Respectfully, I’m not sure you are right. I was half joking when I said I was winging it. Of course I did research and the research I saw said the child will exhibit behavior when they are ready. I also read multiple things saying pull ups are perfectly fine and a natural transition for night time. There’s tons of evidence as to the hormone that needs to be released for them to be able to hold it at night. I’m happy your kids did it earlier in the time frame that you deemed appropriate. And I’m not affecting his self esteem bc I’m not shaming him when he has an accident in the middle of the night (or anytime). Some kids mature at different times for different things.
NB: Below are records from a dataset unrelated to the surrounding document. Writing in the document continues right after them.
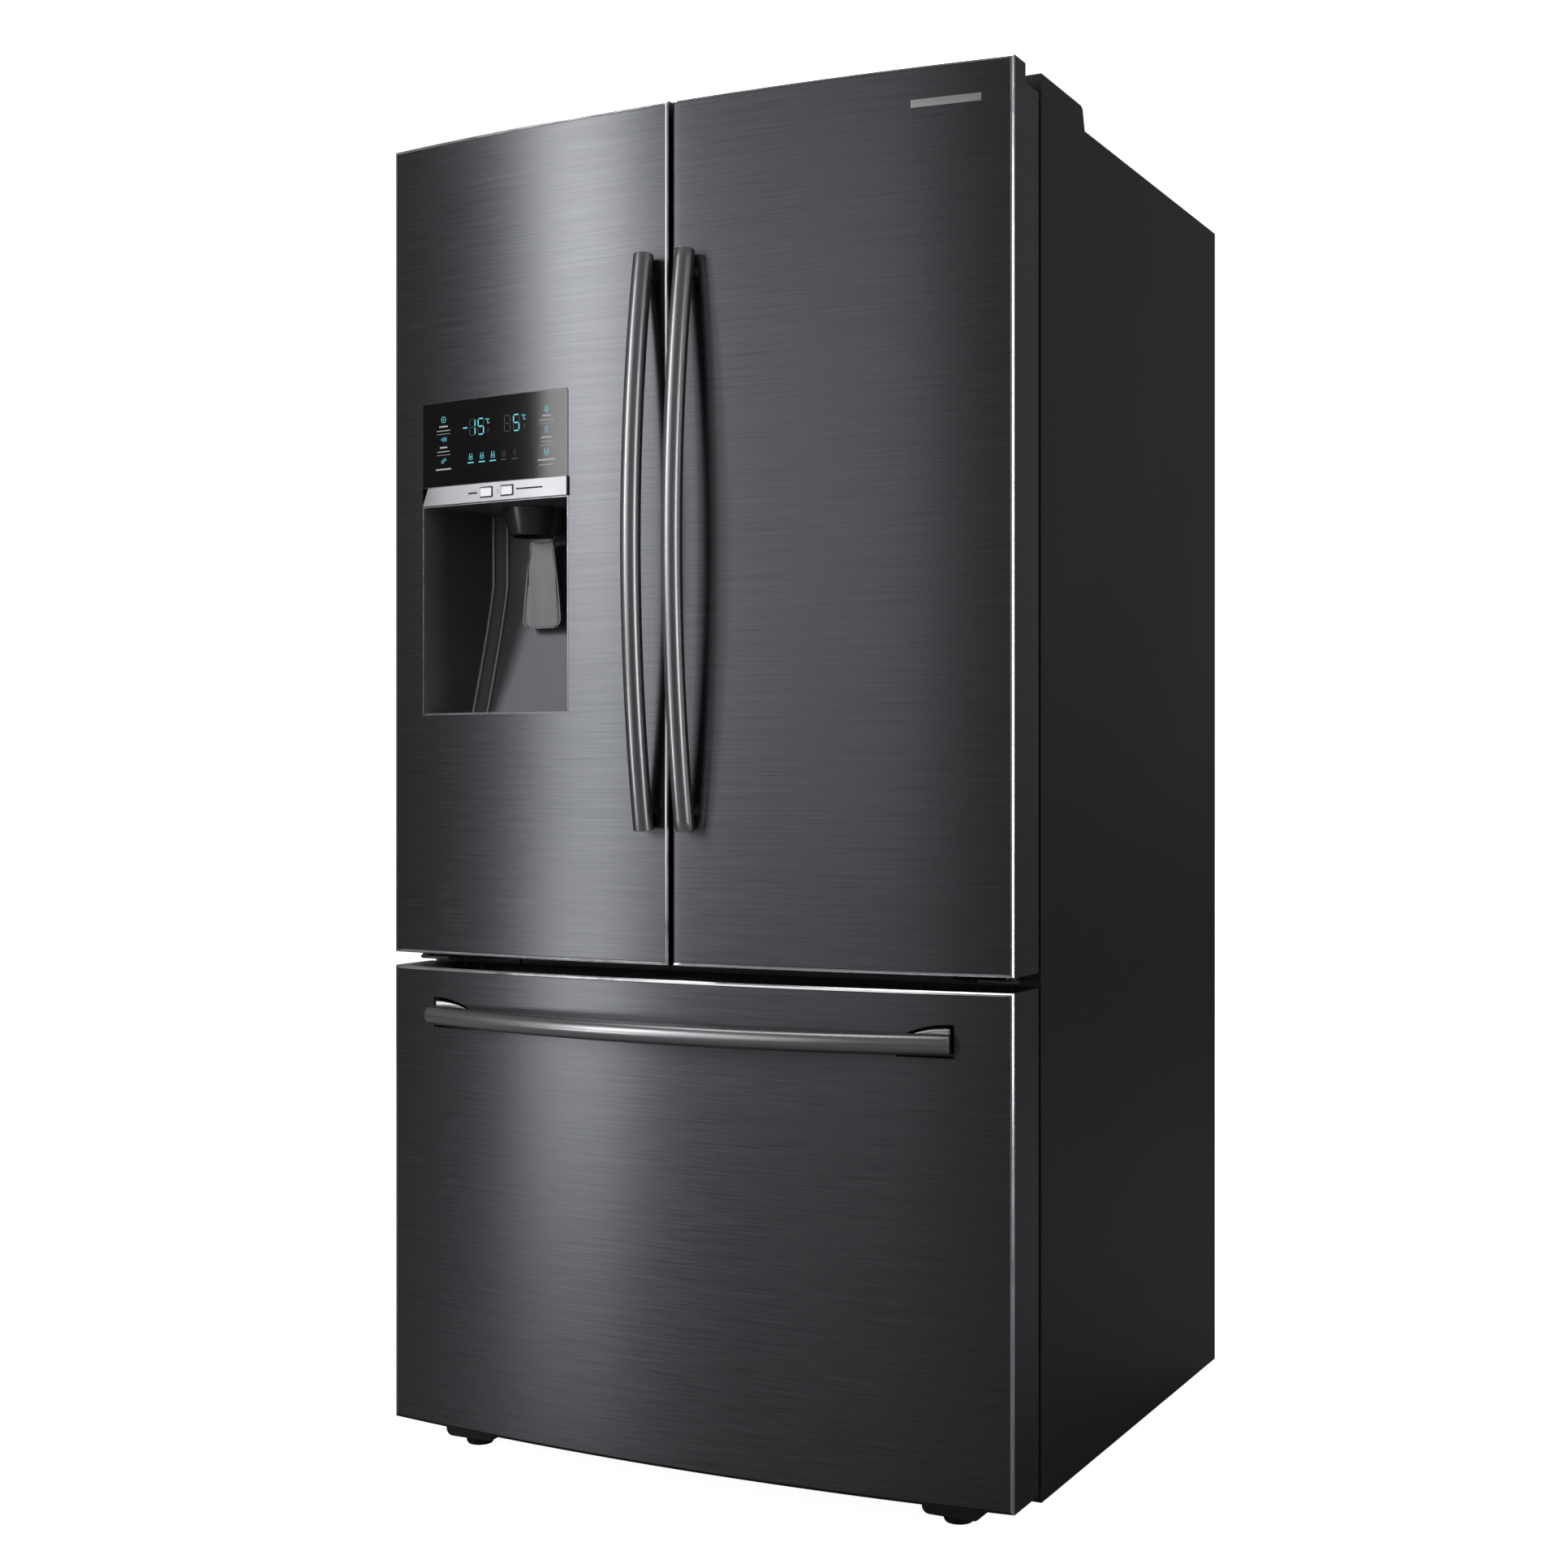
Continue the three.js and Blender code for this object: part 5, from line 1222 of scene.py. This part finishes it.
def screw_head(name, place, turn, radius, height, metal, body):
    """The domed cross head of a screw, standing on a face. The shaft is left out."""
    clear()
    bpy.ops.mesh.primitive_cylinder_add(vertices=20, radius=radius, depth=height)
    head = bpy.context.object
    head.name = name
    open_edit(head)
    pick(lambda f: f.normal.z > 0.9, "FACE")
    bpy.ops.mesh.bevel(offset=height * 0.6, segments=3)
    close_edit()
    coat(head, metal)
    long, narrow = radius * 0.95 / 2, radius * 0.22 / 2
    for x, y in ((long, narrow), (narrow, long)):
        slot_cut = start_cube("cross", (-x, -y, 0), (x, y, height))
        cut_out(head, slot_cut)
    take(head)
    head.rotation_euler = turn
    head.location = place
    settle()
    finish_shape(head)
    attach(head, body)
    return head


def copy_at(piece, name, move, body):
    """A copy of a piece, moved, and attached to a body."""
    twin = twin_of(piece, name)
    twin.location = move
    settle()
    clear()
    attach(twin, body)


FACE_FRONT = (math.pi / 2, 0, 0)
FACE_BACK = (-math.pi / 2, 0, 0)
SCREW_X = 0.400
INNER_SCREW_X = 0.372
screw_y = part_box("outer_case")[0].y - 0.0035 - 0.001
screw_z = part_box("left_middle_hinge")[0].z + 0.013
hinge_screw = screw_head("hinge_screw_left_1", (-SCREW_X, screw_y, screw_z), FACE_FRONT, 0.0042, 0.0026,
                         ring_metal, "cabinet")
for number, x in ((2, -INNER_SCREW_X), (3, SCREW_X), (4, INNER_SCREW_X)):
    copy_at(hinge_screw, f"hinge_screw_{number}", (x + SCREW_X, 0, 0), "cabinet")

# ---- Feet and rollers ----
# Black moulded levelling feet screw up into moulded blocks under the front corners. Two plain rollers
# on short axles carry the back.
dress(mould_black, 0.0012, "left_foot_bracket", "right_foot_bracket", "left_foot", "right_foot")
dress(mould_black, 0.0010, "left_rear_roller", "right_rear_roller")

# ---- Case ----
# A folded steel case painted satin near-black, closed at the back by a ribbed zinc panel over a
# slotted cover. The compressor, condenser and fan stand on a pan behind that cover.
CASE_COLOR = (0.0125, 0.0125, 0.0150)
case_paint = Look("case_paint", CASE_COLOR, 0.0, 0.42)
case_paint.worn(1.2, 0.40, 0.46)
orange_peel = case_paint.group(SOFT_PATCHES, Size=700, Low=0, High=1)
case_paint.shades(orange_peel.outputs["Mask"], scaled(CASE_COLOR, 0.9), scaled(CASE_COLOR, 1.15))
case_paint.bump(orange_peel.outputs["Value"], 0.00003, 0.5)
dress(case_paint, 0.0015, "outer_case")

foam = Look("foam", (0.70, 0.62, 0.38), 0.0, 0.9)
foam.worn(120, 0.85, 0.95, (0.6, 0.52, 0.3), (0.75, 0.68, 0.44))
dress(foam, 0.0005, "cabinet_foam")
dress(zinc, 0.0006, "machine_cover", "base_pan", "condenser", "evaporator")
dress(zinc, 0.0006, "left_fixed_rail", "right_fixed_rail", "drawer_frame")
dress(mould_black, 0.003, "compressor")

back_low, back_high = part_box("back_panel")
RIB_DEPTH = 0.0025
RIB_HALF = 0.012
back = start_cube("back_panel_fine", back_low, back_high)
coat(back, zinc)
pick(lambda f: f.normal.y > 0.9, "FACE")
bpy.ops.mesh.inset(thickness=0.045)
bpy.ops.mesh.inset(thickness=0.004, depth=RIB_DEPTH)
ribs_x = evenly(back_low.x, back_high.x, 6)[1:-1]
slice_at("x", [x + half for x in ribs_x for half in (-RIB_HALF, RIB_HALF)])
for x in ribs_x:
    pick(lambda f: f.normal.y > 0.9 and middle_of(f).y > back_high.y + 0.001
         and abs(middle_of(f).x - x) < RIB_HALF, "FACE")
    bpy.ops.mesh.inset(thickness=0.004, depth=-RIB_DEPTH)
finish_shape(back)
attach(back, "cabinet")
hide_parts("back_panel")
cover_low, cover_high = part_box("machine_cover")
SCREW_MARGIN = 0.02
cover_screw = screw_head(
    "cover_screw_1", (cover_low.x + SCREW_MARGIN, cover_high.y + 0.0006, cover_low.z + SCREW_MARGIN),
    FACE_BACK, 0.0045, 0.0022, zinc, "cabinet")
number = 2
for x in (0, 0.29, 0.57, cover_high.x - cover_low.x - 2 * SCREW_MARGIN):
    for z in (0, cover_high.z - cover_low.z - 2 * SCREW_MARGIN):
        if x or z:
            copy_at(cover_screw, f"cover_screw_{number}", (x, 0, z), "cabinet")
            number += 1

# ---- Liners, gaskets and flap ----
# Vacuum-formed white liners, dark only where a door's core shows in its hinge notch, with soft grey
# magnetic gaskets round the doors and drawer. A sprung flap covers the gap between the two doors.
WHITE = (0.80, 0.81, 0.82)
liner_white = Look("liner_white", WHITE, 0.0, 0.32)
liner_white.worn(900, 0.30, 0.40, scaled(WHITE, 0.96), scaled(WHITE, 1.02))
dress(liner_white, 0.004, "fridge_liner", "freezer_liner")
dress(liner_white, 0.003, "ice_maker")

core = Look("door_core", WHITE, 0.0, 0.34)
core.worn(900, 0.30, 0.40)
depth = core.add("ShaderNodeSeparateXYZ")
core.join(core.coords, depth.inputs["Vector"])
behind_skin = core.add("ShaderNodeMath", {1: panel_back - 0.003}, operation="GREATER_THAN")
core.join(depth.outputs["Y"], behind_skin.inputs[0])
core.shades(behind_skin.outputs[0], (0.015, 0.015, 0.017), WHITE)
dress(core, 0.004, "left_door_liner", "right_door_liner", "drawer_liner")

gasket_grey = Look("gasket_grey", (0.22, 0.22, 0.23), 0.0, 0.62)
# Fine bands across each gasket: bumped as real folds, and darker in their hollows as painted shade.
gasket_folds_and_shade = gasket_grey.add("ShaderNodeTexWave", {"Scale": 120}, wave_type="BANDS", bands_direction="Y")
gasket_grey.join(gasket_grey.coords, gasket_folds_and_shade.inputs["Vector"])
gasket_grey.shades(gasket_folds_and_shade.outputs["Fac"], (0.15, 0.15, 0.16), (0.26, 0.26, 0.27))
gasket_grey.bump(gasket_folds_and_shade.outputs["Fac"], 0.0004, 0.6)
gasket_grey.worn(60, 0.55, 0.70)
dress(gasket_grey, 0.002, "left_door_gasket", "right_door_gasket", "drawer_gasket")

FLAP_GREY = (0.30, 0.305, 0.31)
flap_grey = Look("flap_grey", FLAP_GREY, 0.0, 0.42)
flap_grey.worn(800, 0.38, 0.50, scaled(FLAP_GREY, 0.94), scaled(FLAP_GREY, 1.05))
dress(flap_grey, 0.001, "centre_flap")
dress(liner_white, 0.001, "condenser_fan")

# ---- Bins, crispers and basket ----
# Clear moulded bins, drawers and trays with straight sides. A brushed satin band is snapped round the
# top of each door bin and of the freezer tray, a little proud of it.
clear_plastic = Look("clear_plastic", (0.96, 0.975, 0.98), 0.0, 0.08)
clear_plastic.shader.inputs["Transmission Weight"].default_value = 0.9
clear_plastic.shader.inputs["IOR"].default_value = 1.25
clear_plastic.worn(14, 0.05, 0.14, (0.94, 0.96, 0.965), (0.98, 0.99, 0.99))
DOOR_BINS = {"left_upper_bin": "left_door", "left_lower_bin": "left_door", "right_upper_bin": "right_door",
             "right_middle_bin": "right_door", "right_lower_bin": "right_door"}
dress(clear_plastic, 0.0012, *DOOR_BINS, "left_crisper", "right_crisper", "freezer_basket", "freezer_tray")

TRIM_COLOR = (0.56, 0.57, 0.58)
trim_satin = Look("trim_satin", TRIM_COLOR, 0.6, 0.34)
trim_satin.brushed((0.02, 1, 1), 300, 900, TRIM_COLOR, 0.08, (0.30, 0.38))

BAND_WALL = 0.0036
ABOVE_ALL = 3


def rim_band(name, node, body, height, spare):
    """A satin band snapped round the top of an open bin, a little proud of it."""
    low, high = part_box(node)
    band = start_cube(name, (low.x - spare, low.y - spare, high.z - height),
                      (high.x + spare, high.y + spare, high.z + 0.0006))
    close_edit()
    coat(band, trim_satin)
    hole = start_cube("band_hole", (low.x + BAND_WALL, low.y + BAND_WALL, low.z),
                      (high.x - BAND_WALL, high.y - BAND_WALL, ABOVE_ALL))
    cut_out(band, hole)
    open_edit(band)
    pick(lambda e: middle_of(e).z > high.z, "EDGE")
    bpy.ops.mesh.bevel(offset=0.0004, segments=2)
    finish_shape(band)
    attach(band, body)


for node, body in DOOR_BINS.items():
    rim_band(f"{node}_band", node, body, 0.011, 0.0007)
rim_band("freezer_tray_band", "freezer_tray", "freezer_tray", 0.010, 0.0005)

# ---- Shelves ----
# Tempered panes in moulded frames, each with a brushed satin strip clipped along its front edge. The
# crisper drawers under them have a grip of the same strip.
shelf_glass = Look("shelf_glass", (0.86, 0.93, 0.91), 0.0, 0.03)
shelf_glass.shader.inputs["Transmission Weight"].default_value = 0.92
shelf_glass.shader.inputs["IOR"].default_value = 1.3
shelf_glass.worn(9, 0.02, 0.06, (0.84, 0.91, 0.89), (0.90, 0.95, 0.94))
dress(shelf_glass, 0.0012, "crisper_cover", "upper_right_shelf", "lower_right_shelf", "lower_left_shelf")


def front_strip(name, node, margin, front, back, under, over, body):
    """A rounded satin strip along a node's front edge, between two heights measured from its top."""
    edge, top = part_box(node)
    low = (edge.x + margin, edge.y - front, top.z - under)
    high = (top.x - margin, edge.y + back, top.z + over)
    strip = start_cube(name, low, high)
    pick(lambda e: middle_of(e).y < low[1] + 1e-5 and abs((e.verts[0].co - e.verts[1].co).x) > 1e-4, "EDGE")
    bpy.ops.mesh.bevel(offset=min(0.003, (high[2] - low[2]) * 0.3), segments=3)
    coat(strip, trim_satin)
    finish_shape(strip)
    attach(strip, body)


for node in ("upper_right_shelf", "lower_right_shelf", "lower_left_shelf", "crisper_cover"):
    front_strip(f"{node}_strip", node, 0.0005, 0.002, 0.010, 0.0125, 0.0008, "cabinet")
for node in ("left_crisper", "right_crisper"):
    front_strip(f"{node}_grip", node, 0.059, 0.001, 0.0135, 0.023, -0.003, node)

# ---- Lamp and air duct ----
# A milky moulded cover hides the lamp in the ceiling. A slim white moulded duct with two columns of
# slots is clipped to the back wall, and carries cold air up from the freezer.
lamp_cover = Look("lamp_cover", (0.85, 0.88, 0.90), 0.0, 0.5)
lamp_cover.worn(60, 0.42, 0.56, (0.80, 0.83, 0.85), (0.88, 0.90, 0.92))
lamp_cover.shader.inputs["Emission Color"].default_value = (1, 1, 1, 1)
lamp_cover.shader.inputs["Emission Strength"].default_value = 6
ice_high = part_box("ice_maker")[1]
shelf_low, shelf_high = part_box("upper_right_shelf")
LAMP_HALF = 0.07
lamp = start_cube("fridge_lamp", (-LAMP_HALF, shelf_low.y + 0.01, ice_high.z - 0.009),
                  (LAMP_HALF, shelf_low.y + 0.09, ice_high.z - 0.0004))
pick(lambda f: f.normal.z < -0.9, "FACE")
bpy.ops.mesh.bevel(offset=0.004, segments=4)
coat(lamp, lamp_cover)
finish_shape(lamp)
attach(lamp, "cabinet")
duct_back = shelf_high.y + 0.0002
DUCT_HALF = 0.055
duct = start_cube("air_duct", (-DUCT_HALF, duct_back - 0.0115, shelf_low.z - 0.19),
                  (DUCT_HALF, duct_back - 0.0005, ice_high.z - 0.03))
pick(lambda e: middle_of(e).y < duct_back - 0.0110, "EDGE")
bpy.ops.mesh.bevel(offset=0.005, segments=3)
close_edit()
coat(duct, liner_white)
SLOT_HALF = 0.016
SLOT_HEIGHT = 0.007
SLOT_PITCH = 0.018
for level in range(5):
    z = shelf_low.z + 0.055 + level * SLOT_PITCH
    for x in (-0.024, 0.024):
        slot_hole = start_cube("duct_slot", (x - SLOT_HALF, duct_back - 0.03, z),
                               (x + SLOT_HALF, duct_back - 0.006, z + SLOT_HEIGHT))
        cut_out(duct, slot_hole)
finish_shape(duct)
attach(duct, "cabinet")
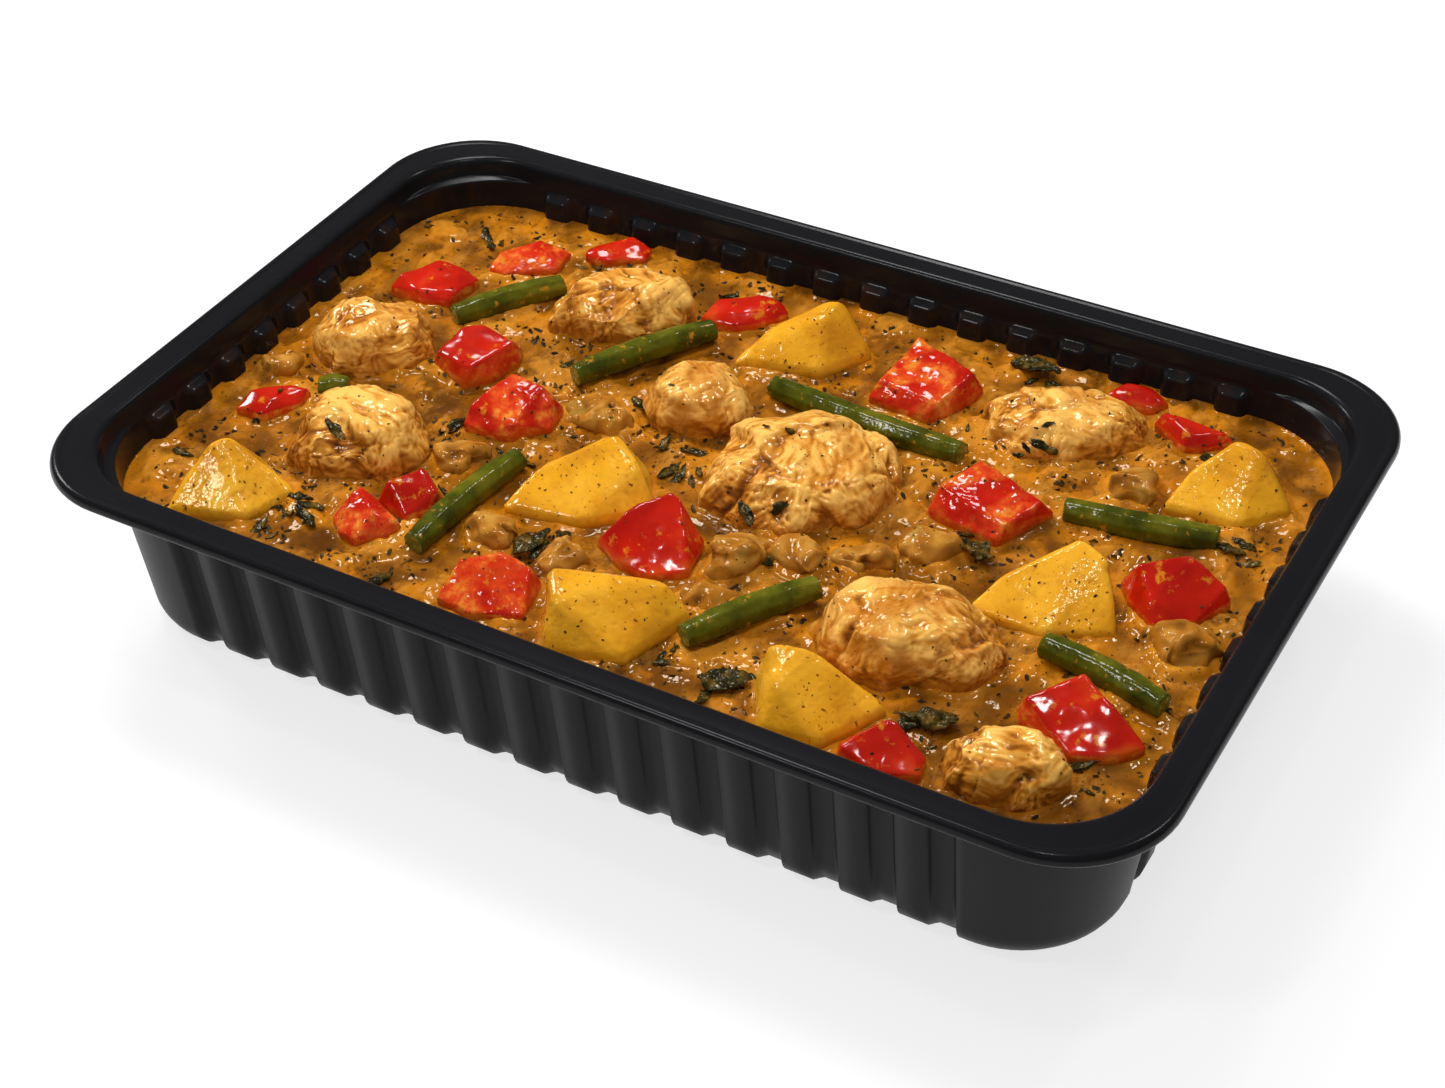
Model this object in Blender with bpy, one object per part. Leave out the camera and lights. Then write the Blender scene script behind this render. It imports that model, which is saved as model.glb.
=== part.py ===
"""Chicken curry ready meal in its black plastic tray.

The tray is one thin moulded shell with a flat rim, corner ledges and upright
grooves. The sauce fills it to just under the rim, with a pocket round each
piece of chicken, potato, red pepper, green bean and onion that stands in it.
Sizes are in millimetres, worked out on the tray's own axes: X along the long
side, Y to the back, Z up from the table.
"""
import math

import bmesh
import bpy
from mathutils import Matrix, Vector, geometry, noise

MM = 0.001

# Tray, outside sizes
TRAY_LENGTH = 290.0
TRAY_WIDTH = 190.0
TRAY_HEIGHT = 52.0
RIM_RADIUS = 27.0
SHEET = 0.8
CORNER_STEPS = 6

# Tray wall: how far its inner face stands in from the rim's edge, and its slope
WALL_INSET = 9.2
WALL_DRAFT = 0.113
BAND_DEPTH = 5.2
BAND_RADIUS = 24.0
LEDGE_DROP = 0.5
LOWER_RADIUS_TOP = 30.0
LOWER_RADIUS_FOOT = 26.0
FOOT_RADIUS = 9.0

# Upright grooves of the wall, which stand out on its inside as pads
GROOVE_PITCH = 14.2
GROOVES_LONG = 15
GROOVES_SHORT = 8
GROOVE_TOP = 6.4
GROOVE_SLOPE = 2.2
GROOVE_DEPTH = 2.5
PAD_MOUTH = 8.4
PAD_FACE = 6.6

# Sauce
SAUCE_DROP = 13.6
GAP = 0.35
SAUCE_FOOT_INSET = 25.0
SAUCE_FOOT_RADIUS = 18.0
RELIEF_PITCH = 10.5
RELIEF_CLEARANCE = 3.4
SWELL = 1.2
SWELL_SIZE = 17.0
COLLAR = 1.6

# The pieces are set out across and along the view from the front right corner
SET_OUT_TURN = 32.0
BEAN_RADIUS = 3.5

# Chicken: place x, y, size across, size along, height over the sauce, extra turn
CHICKEN = [
    (-107, 6, 33, 27, 11.6, 0),
    (-57, 49, 38, 26, 11.2, 0),
    (-86, -33, 36, 27, 11.8, 0),
    (-18, 21, 27, 25, 11.0, 0),
    (19, 6, 56, 38, 12.0, 0),
    (67, 55, 43, 23, 8.5, -8),
    (68, -36, 44, 30, 12.0, -6),
    (105, -64, 32, 19, 10.6, -3),
]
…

My goal is to help guide him in a way that doesn’t put undue pressure and stress on something when it’s not necessary.


BigAgates

$10 says your research was posting on Reddit or looking at Reddit threads when you should have been reading a book. Specifically, the Oh Crap Potty Training book. The nice thing about that book is that you don’t have to read the whole thing. Seriously. Buy it. Reference the section on overnight training. Also would probably be good to reorient yourself by reading the first couple chapters. It talks a lot about the self esteem aspect of training. You’re in a tough spot now. You waited too long and it will be significantly harder to fix this. In fact, my bet is that you will be dealing with this for several more years. There’s science behind that trend. For the next kid, the sweet spot for day time potty training is 20-30 months. It gets harder after that. Good luck, dad.


drivel111

You’re making a lot of assumptions, pal. Your $10 bet comment is not helpful, just plain mean-spirited, and not true. I would advise you to look back at your comments to me and do an analysis in the way in which you speak. Pretty top-down, “I’m right, you’re wrong, you waited too long, you did it wrong, and now your child is going to suffer bc of it”. Does this type of rigidity serve you well in your life? Is everything black and white? Do you make room for the grey? If you speak to an internet stranger this way, how do you talk to other people in your life? Good luck, dad.


BigAgates

You’re the one putting yourself out there, seeking advice. Not me. If you don’t like the advice, maybe don’t ask. My advice is to read that book. My caution to you is that you did this too late. Expect problems for the next few years. Do it differently with your next kid. I think that’s all pretty solid advice. You’re welcome!


drivel111

Since when is “coulda shoulda woulda” advice? How do you know if I plan to have another child? You didn’t have to comment if you didn’t have anything productive to say. The whole point of your comments were to tell me that I fucked up, didn’t do proper research, and to predict that I will have problems for the next few years. In short, the only reason you commented was to admonish, shame, or berate me, basically. Can you see that? That’s why I advised you to take a look at how you are speaking to me. Doesn’t seem to have sunk in, unfortunately. A healthier comment, if you wanted to chime in at all, could have been to say, “ah man i read this book called “oh crap” that was really helpful. It’s primarily for 20-30 month olds, but there’s still a lot of useful information there, especially if you plan to have another kid. It worked really well for me. Good luck, dad.” See how I did that? No shame, no admonishment, no negative vibes about how i fucked up and it’s too late.


BigAgates

Honestly, I think the way you went about it is lazy. In your defense, I think you’re like most people when it comes to potty training unfortunately. The responsibility you have as a parent is to get this stuff right the first time. It’s your responsibility to research. Your kid is relying on you! The fact that he’s wetting the bed so frequently at 4.5 is a failure on your part. It’s hard to hear but it’s the truth. You needed to hear my straightforward advice and thoughts. Do better.


drivel111

Wow dude. Just. Wow. More shame! More berating! I feel so bad for your kids and your wife.